4. To close the loop, having promulgated the interpretive regulation with notice and comment (although it did not have to), Treasury was then required as an administrative agency to do it right procedurally within the commands of the APA for notice and comment regulations. That is, Treasury must have considered comments and properly responded in adopting final regulations. So characterizing the regulation as legislative in order to reach the State Farm issue was harmless error. Courts doing that (including the Tax Court) get to the right place, just for the wrong reason and once the Tax Court got there the various judges engaged the right issues as to whether the regulation was procedurally regular. I should note that, unless the notice and comment regulation is properly promulgated (whether notice and comment was required or not), it will not be entitled to Chevron deference (whatever Chevron deference means).

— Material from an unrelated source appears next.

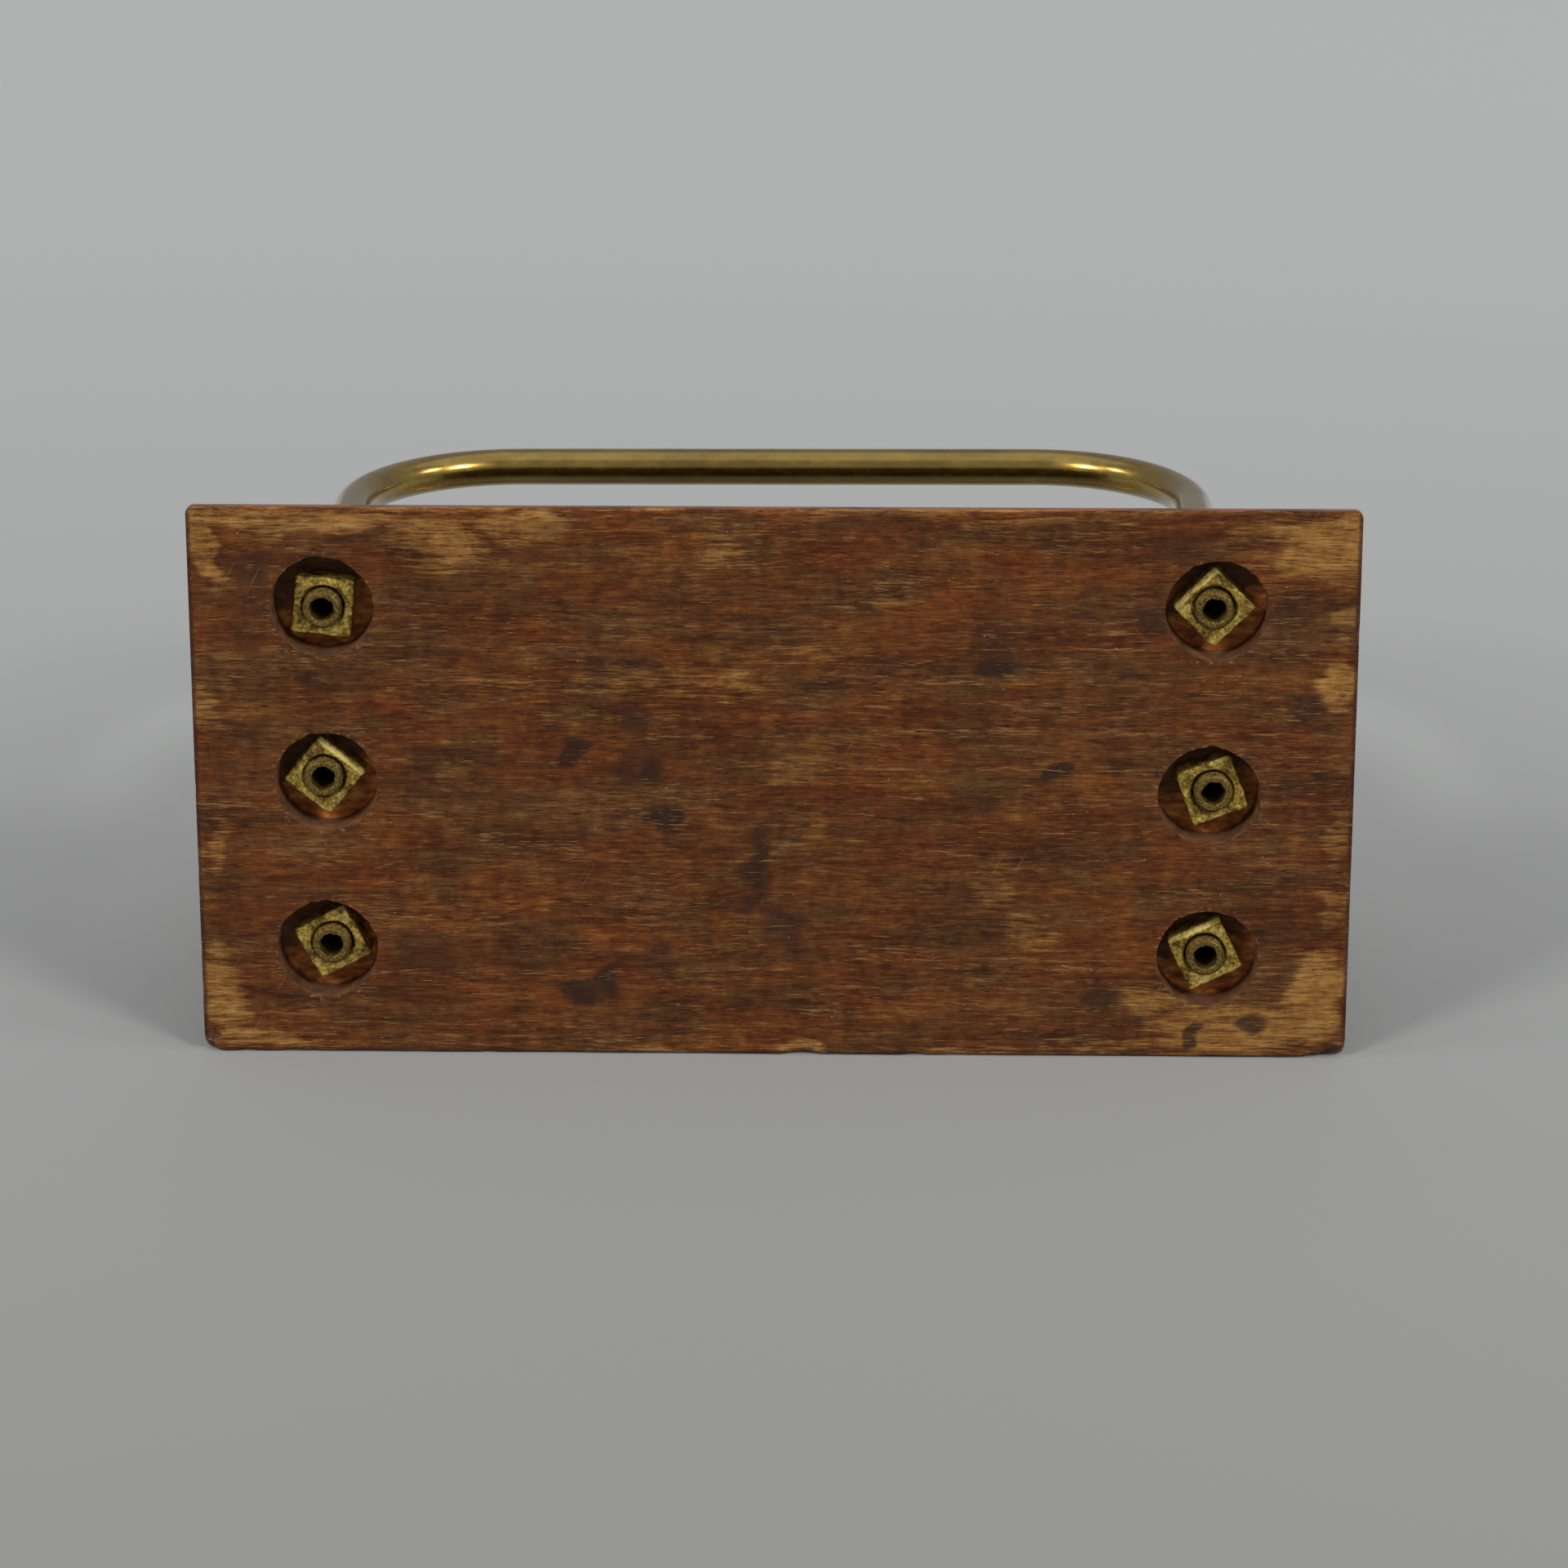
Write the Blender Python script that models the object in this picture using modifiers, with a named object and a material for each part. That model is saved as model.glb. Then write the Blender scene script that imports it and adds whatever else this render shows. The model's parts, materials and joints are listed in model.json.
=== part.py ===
"""A desk letter rack: a moulded hardwood base that carries three hoops of bent brass tube.

Each leg of a hoop goes down through the base. A square nut in a counterbore underneath draws the leg down
until a turned collar, fixed round it, bears on the base's top face.

The pieces are modelled as the rack stands on a desk: +Z up, the base's length along X, its underside at
Z = 0 and its front towards -Y. The empty RACK then lays it on the base's long back edge with the underside
towards -Y. It leans back as far as a real one does, until the back hoop touches the ground.
"""

import math

import bmesh
import bpy
from mathutils import Matrix, Vector

NAME = "letter_rack"

# Base: a board with a narrow square fillet at the underside and an ovolo moulding above it, all round
BASE_LENGTH = 0.186
BASE_DEPTH = 0.092
BASE_THICKNESS = 0.016
FILLET_HEIGHT = 0.002
FILLET_STEP = 0.002
OVOLO_WIDTH = 0.008
OVOLO_STEPS = 8
ARRIS_RADIUS = 0.0004
ARRIS_STEPS = 2
CORNER_RADIUS = 0.0013
CORNER_STEPS = 3

# Hoops: quarter-inch tube. The height is from the underside of the base to the middle of the crossbar.
TUBE_RADIUS = 0.003175
TUBE_WALL = 0.0012
HOOP_HEIGHT = 0.089
BEND_RADIUS = 0.027
BEND_STEPS = 9
TUBE_SIDES = 16
TUBE_SETBACK = 0.0007
HOOP_SHIFT = -0.00095

# Holes, drilled by hand, so no row is quite square to the base
HOLE_RADIUS = 0.0036
HOLE_SIDES = 24
COUNTERBORE_RADIUS = 0.0082
COUNTERBORE_DEPTH = 0.007
COUNTERBORE_SIDES = 48

# Square nuts, three eighths of an inch across the flats
NUT_WIDTH = 0.0095
NUT_THICKNESS = 0.0045
NUT_CORNER = 0.0004
THREAD_GAP = 0.0003

# Collars, turned from brass
COLLAR_RADIUS = 0.0053
COLLAR_NECK = 0.0043
COLLAR_FLANGE = 0.0014
COLLAR_HEIGHT = 0.005
COVE_STEPS = 5
TURNED_SIDES = 24

# Clearance of each seat, and how far a cutter runs past the face that it opens
SEAT_GAP = 0.0003
OVERSHOOT = 0.002

# Base colour, metallic and roughness of each material
MATERIALS = {
    "mahogany": ((0.17, 0.062, 0.028), 0.0, 0.5),
    "tube_brass": ((0.47, 0.36, 0.16), 1.0, 0.28),
    "nut_brass": ((0.42, 0.35, 0.14), 1.0, 0.5),
    "collar_brass": ((0.45, 0.34, 0.15), 1.0, 0.35),
}

# Each hoop: its name, where its row of holes crosses the base, the spacing of its legs, its skew in degrees
HOOPS = (
    ("front", -0.02915, 0.1419, -0.2),
    ("middle", 0.0003, 0.1431, 0.7),
    ("back", 0.02855, 0.1419, 0.5),
)

# Each leg: its hoop, its side, its nut's turn in degrees, and how far off its axis its counterbore is
LEGS = (
    ("front", "left", 6, (0.0001, -0.0006)),
    ("middle", "left", 39, (0.0007, 0.0003)),
    ("back", "left", -28, (-0.0006, 0.0004)),
    ("front", "right", 45, (0.0004, -0.0001)),
    ("middle", "right", -20, (-0.0007, 0.0002)),
    ("back", "right", -26, (0.0002, 0.0)),
)
SIDES = {"left": -1, "right": 1}


def clear_scene():
    for obj in list(bpy.data.objects):
        bpy.data.objects.remove(obj, do_unlink=True)


def new_collection(name):
    made = bpy.data.collections.new(name)
    bpy.context.scene.collection.children.link(made)
    return made


def new_material(name):
    colour, metallic, roughness = MATERIALS[name]
    made = bpy.data.materials.new(name)
    made.use_nodes = True
    shader = made.node_tree.nodes["Principled BSDF"]
    shader.inputs["Base Color"].default_value = (*colour, 1.0)
    shader.inputs["Metallic"].default_value = metallic
    shader.inputs["Roughness"].default_value = roughness
    made.diffuse_color = (*colour, 1.0)
    return made


def new_object(name, mesh, collection, parent, material=None):
    """An object in a collection and under a parent, with its one material if it has one."""
    made = bpy.data.objects.new(name, mesh)
    collection.objects.link(made)
    made.parent = parent
    if material:
        mesh.materials.append(material)
    return made


def mesh_from(bm, name):
    bmesh.ops.recalc_face_normals(bm, faces=bm.faces)
    mesh = bpy.data.meshes.new(name)
    bm.to_mesh(mesh)
    bm.free()
    return mesh


def shade(mesh, angle=35):
    mesh.shade_smooth()
    mesh.set_sharp_from_angle(angle=math.radians(angle))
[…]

5. One interesting aspect of the Syllabus is the way it blesses the regulation under Chevron. The syllabus pronounces the regulation “not invalid” four times and “valid” one time. It is not clear to me that there is or should be a difference between “not invalid” and “valid.” Although the “not invalid” formulation is used four times in the Syllabus, it is only used once in the opinion of the court (p. 267): “We conclude that the regulation is not invalid for want of explanation.” This refers to the State Farm requirement of that the agency adequately explain the reason for the regulation. It seems to me that the Court could have said that the explanation was adequate and thus the regulation is valid. The difference in phraseology is, I think, too obvious not to mean something. Perhaps there is something subtle going on that goes over my head.